The other hope for continuing a dialogue with
the Naga group is the Indian travel document that NSCN leader Thunigaleng
Muivah has acquired. "Thai authorities intended to deport him to
Karachi. Muivah didn't want to return to Pakistan as he was interested
in talking to us. This is a good sign," says an official. The insurgent
group did not react to Delhi's decision to review the cease-fire. It even
indicated its willingness to meet the Government's interlocutor in Holland
in the next two weeks. However, the Naga Hoho, an umbrella body of Naga
tribes, has warned that if Delhi withdraws the cease-fire, the outcome
will be "a hundred times worse than the Manipur agitation".
The NSCN's silence has been disquieting for
the Manipur MLAs still camping in Delhi. "We want to see the outcome
of the fresh dialogue. We will wait till July 31," says Assembly
Speaker Dhananjay Singh. The Meitei leaders are not merely waiting for
new cease-fire parameters. They fear a Naga backlash. "I have asked
the Union Home Ministry to see that the national highway to Manipur is
not blocked by the Nagas," says former chief minister R.B. Koijam.

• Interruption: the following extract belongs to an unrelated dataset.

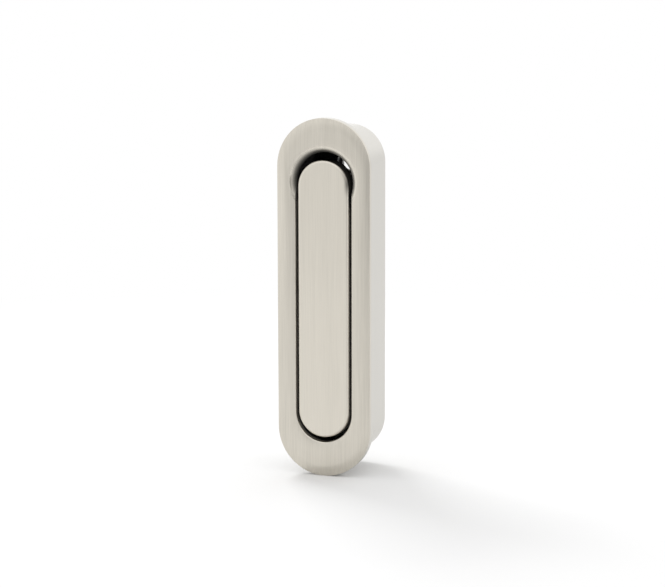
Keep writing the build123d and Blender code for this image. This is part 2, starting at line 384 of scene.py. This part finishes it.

For the moment the Nagas are not blocking roads.
They have moved to Delhi to mount a counter-offensive. Nagaland Chief
Minister S.C. Jamir sent his ministers to the Centre to back the cease-fire
pact. He invoked a 1960 agreement that promised inclusion of Naga areas
in the state. The Naga offensive could move the ethnicity war play of
the Northeast too close to Delhi for comfort.